Venus and Mars (1975)
1. Venus and Mars/Rock Show
2. Love in Song
3. You Gave Me the Answer
4. Magneto and Titanium Man
5. Letting Go
6. Venus and Mars (Reprise)
7. Spirits of Ancient Egypt
8. Medicine Jar
9. Call Me Back Again
10.Listen to What the Man Said
11.Treat Her Gently/Lonely Old People
12.Crossroads *
13.Zoo Gang *
14.Lunch Box/Odd Sox *
15.My Carnival *
* CD Bonus Track
 
Coming off the back of the hugely acclaimed Band on the Run, one might have expected McCartney to try and replicate that winning formula with Venus and Mars. He didn’t. Instead, what emerged was a more conventional set of tracks — a serviceable and, at times, engaging record that plays its cards closer to the chest. Where Band on the Run soared, this one merely cruises.
To his credit, McCartney had now assembled something more closely resembling an actual band. Wings, for once, looked and sounded like a unit — even if it remained abundantly clear who was in charge. McCartney's grip on the wheel was as firm as ever, but the expanded lineup did introduce the occasional surprise. Chief among these was Medicine Jar, a track not sung by McCartney at all, but by guitarist Jimmy McCulloch. It’s a competent performance, though it sticks out awkwardly — less a band contribution than a permitted detour.
The album opens with the twin title tracks, Venus and Mars and Rock Show, which segue into each other with tempo shifts and rhythmic change-ups clearly echoing the structural ambition of Band on the Run. The closing section, a riff on 'rock stars in the seventies', is the strongest moment, but the song as a whole never achieves liftoff. It charted well enough at the time, but it’s faded in both relevance and reputation.
The clear standout here is Listen to What the Man Said, a breezy, radio-ready slice of McCartney pop that deservedly topped the charts. Catchy, cheerful, and irrepressibly optimistic, it’s vintage Paul. The production sparkles, the saxophone solo (courtesy of Tom Scott) adds just the right touch, and it remains one of the few songs from the album still in rotation today.

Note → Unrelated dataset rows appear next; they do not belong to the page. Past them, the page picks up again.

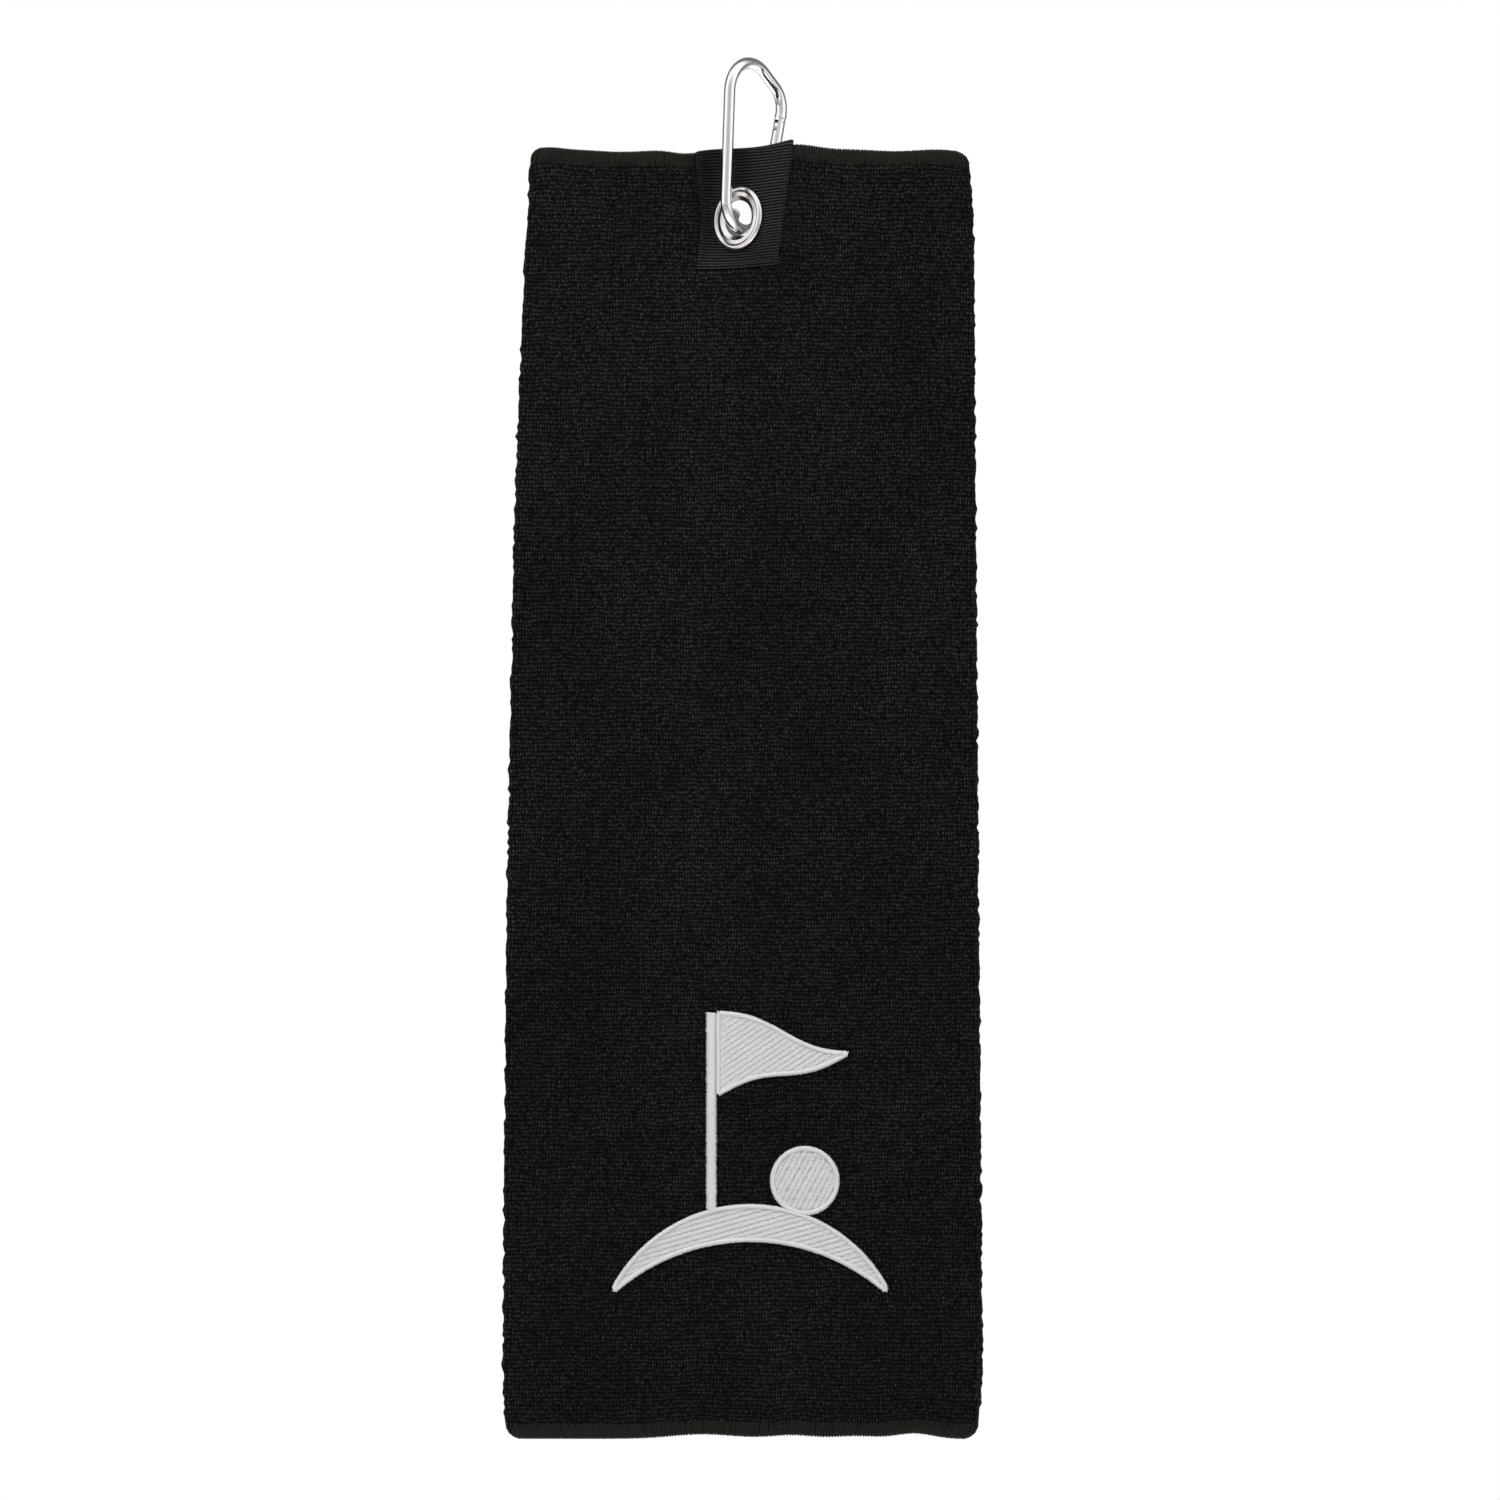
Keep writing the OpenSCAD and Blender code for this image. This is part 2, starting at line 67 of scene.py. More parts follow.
# ---- places and sizes of the towel, from the frame ----
TOP = box_mm("top_hem_overlock")[1][2]
BOTTOM = box_mm("bottom_hem_overlock")[0][2]
LENGTH = TOP - BOTTOM
TAPE_LOW, TAPE_HIGH = box_mm("eyelet_tape")
BACKING_LOW, BACKING_HIGH = box_mm("embroidery_backing")
# depth of the overlocked edges
HEM = 5.0
# thickness of one layer of terry, and the distance between the middles of two layers
LAYER_T = 1.5
PITCH = 1.75
# folded width before the sides are trimmed, and where its left edge is
WIDTH = 145.0
NOMINAL_LEFT = -70.0
# the outer flap stops this far short of the far fold
REVEAL = 17.0
# bend radius of the side folds as a share of the width
FOLD_INSET = 0.012
EYELET_X = 0.5 * (TAPE_LOW[0] + TAPE_HIGH[0])
EYELET_Z = TOP - 21.7
# the backing lies just behind the front panel, which fixes the middle of the stack
TOWEL_Y = BACKING_LOW[1] + PITCH - LAYER_T / 2 - 0.05

# ---- how the clip's pull twists the cloth round the eyelet ----
TURN = math.radians(43)
LEAN = math.radians(9)
# the way that the eyelet faces
FRONT = np.array([-math.sin(TURN) * math.cos(LEAN), -math.cos(TURN), math.sin(TURN) * math.sin(LEAN)])
# how far the twist reaches sideways, up and down
TWIST_W, TWIST_UP, TWIST_DOWN = 14.0, 21.0, 16.0
# how much the eyelet presses the layers together, and how far that reaches
SQUEEZE, SQUEEZE_W, SQUEEZE_H = 0.34, 19.0, 22.0
# holes under the eyelet's flange
TAPE_HOLE_R = 7.2
CLOTH_HOLE_R = 8.2
# distance between the ribs of the tape
RIB = 0.9


def fade(d, size):
    """1 near zero, falling softly to nothing past size."""
    return np.exp(-(np.abs(d) / size) ** 4)


def twist(dx, dz):
    """How far the cloth is pulled forwards or back, dx and dz from the eyelet's middle."""
    up = fade(dz, np.where(dz > 0, TWIST_UP, TWIST_DOWN))
    return -(FRONT[0] * dx + FRONT[2] * dz) / FRONT[1] * fade(dx, TWIST_W) * up


def steepness(dx, dz):
    """Depth through a layer that runs at a slant, as a share of its thickness."""
    step = 0.2
    slope_x = (twist(dx + step, dz) - twist(dx - step, dz)) / (2 * step)
    slope_z = (twist(dx, dz + step) - twist(dx, dz - step)) / (2 * step)
    return np.sqrt(1 + slope_x**2 + slope_z**2)


def pressed(dx, dz):
    """Thickness of the stack near the eyelet, as a share of its thickness elsewhere."""
    return 1 - SQUEEZE * fade(dx, SQUEEZE_W) * fade(dz, SQUEEZE_H)


def bumps(x, humps):
    """Sum of soft humps, each (middle, half width, height)."""
    return sum(h * np.exp(-(((x - m) / w) ** 2)) for m, w, h in humps)


def hang_wave(x, z):
    """Slow waves of the hanging cloth, none near the eyelet."""
    away = 1 - fade(z - EYELET_Z, 60.0) * fade(x - EYELET_X, 60.0)
    slow = 0.7 * np.sin(x / 19.0 + z / 75.0) + 0.5 * np.sin(x / 31.0 - z / 48.0 + 1.0)
    return away * slow


def edge_shift(x, z):
    """The top and bottom edges aren't quite straight; the tape lifts the top one."""
    top = bumps(x, [(-62, 5, 0.6), (-40, 11, -0.8), (-20, 6, -1.2),
                    (15, 8, 1.5), (45, 9, -0.6), (66, 5, -0.7)])
    low = bumps(x, [(-15, 13, 1.3), (13, 9, 1.0), (33, 9, 0.8), (51, 8, 1.7)])
    near_top = np.clip(1 - (TOP - z) / 45.0, 0, 1) ** 2
    near_low = np.clip(1 - (z - BOTTOM) / 30.0, 0, 1) ** 2
    return top * near_top + low * near_low


def corner(d, r):
    """How far a rounded corner of radius r draws in at distance d from the end."""
    d = np.clip(d, 0, r)
    return r - np.sqrt(np.maximum(r * r - (r - d) ** 2, 0))


def down(z):
    """0 at the top edge and 1 at the bottom edge."""
    return (TOP - z) / LENGTH


BOTTOM_CORNER_R = 4.5


def left_edge(z):
    trim = corner(TOP - z, 3.0) + corner(z - BOTTOM, BOTTOM_CORNER_R)
    trim = trim + 0.3 + 0.8 * np.exp(-down(z) / 0.3) + 1.0 * np.exp(-(((z - BOTTOM) / 9) ** 2))
    return -68.4 - 8.6 * (1 - np.exp(-down(z) / 0.38)) + trim


def right_edge(z):
    trim = corner(TOP - z, 4.2) + corner(z - BOTTOM, BOTTOM_CORNER_R)
    trim = trim + 0.3 + 1.3 * np.exp(-(((TOP - z) / 14) ** 2)) + 1.5 * np.exp(-(((z - BOTTOM) / 14) ** 2))
    return 68.9 + 3.0 * down(z) - trim


def on_stack(x, off, z):
    """A point at x and z, off millimetres behind the middle of the folded stack."""
    dx, dz = x - EYELET_X, z - EYELET_Z
    y = TOWEL_Y + twist(dx, dz) + off * pressed(dx, dz) * steepness(dx, dz) + hang_wave(x, z)
    return np.stack(np.broadcast_arrays(x, y, z + edge_shift(x, z)), -1)


# ---- the sheet's path across the towel, by flat distance t from the inner flap's free edge ----
INSET = FOLD_INSET * WIDTH
FLAP = WIDTH - 2 * INSET - REVEAL
PANEL = WIDTH - 2 * INSET
LEFT_FOLD = math.pi * math.sqrt((INSET**2 + (PITCH / 2) ** 2) / 2)
RIGHT_FOLD = math.pi * math.sqrt((INSET**2 + PITCH**2) / 2)
T_LEFT = FLAP
T_FRONT = T_LEFT + LEFT_FOLD
T_RIGHT = T_FRONT + PANEL
T_OUTER = T_RIGHT + RIGHT_FOLD
T_END = T_OUTER + FLAP
# where the inner flap passes behind the eyelet
NEAR_EYELET = WIDTH - INSET - REVEAL - (EYELET_X - NOMINAL_LEFT)


def profile(t):
    """Position across the towel, in nominal millimetres from its left edge, and offset."""
    t = np.asarray(t, float)
    a = np.pi * (t - T_LEFT) / LEFT_FOLD
    b = np.pi * (t - T_RIGHT) / RIGHT_FOLD
    zones = [t < T_LEFT, t < T_FRONT, t < T_RIGHT, t < T_OUTER]
    across = np.select(
        zones,
        [WIDTH - INSET - REVEAL - t, INSET - INSET * np.sin(a), INSET + t - T_FRONT,
         WIDTH - INSET + INSET * np.sin(b)],
        WIDTH - INSET - (t - T_OUTER),
    )
    off = np.select(
        zones,
        [0 * t, -PITCH / 2 + PITCH / 2 * np.cos(a), -PITCH + 0 * t, -PITCH * np.cos(b)],
        PITCH + 0 * t,
    )
    return across, off


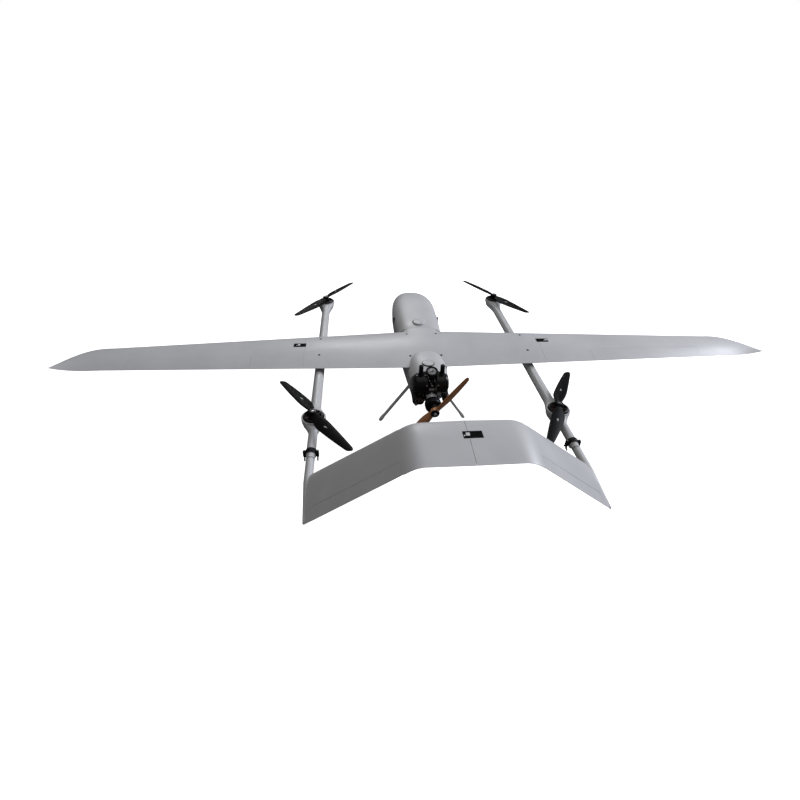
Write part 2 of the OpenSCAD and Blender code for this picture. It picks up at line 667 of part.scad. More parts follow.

Elsewhere, Venus and Mars offers a little bit of everything McCartney is known for: the whimsical, the nostalgic, the gently eccentric. You Gave Me the Answer is the obligatory twenties pastiche, complete with period vocal affectations and a music hall bounce that’s so unabashedly charming one hesitates to admit liking it. McCartney has always had a soft spot for this sort of thing — Lennon, famously, didn’t — and while it may not be fashionable, it’s undeniably well done.
The remainder of the album is pleasant without being particularly memorable. No real missteps, no cringe-worthy experiments, but equally, no great revelations. It’s a professionally assembled LP by a man who knows exactly what he’s doing — which, ironically, may be its greatest weakness. The bonus tracks included in later editions are largely disposable, and their inclusion only serves to dilute the album’s modest but cohesive identity.
Sadly, this album is hardly essential either. Venus and Mars occupies that vast and shadowy middle ground of the McCartney catalogue: competent, sporadically inspired, and ultimately overshadowed by the brilliance that came just before it.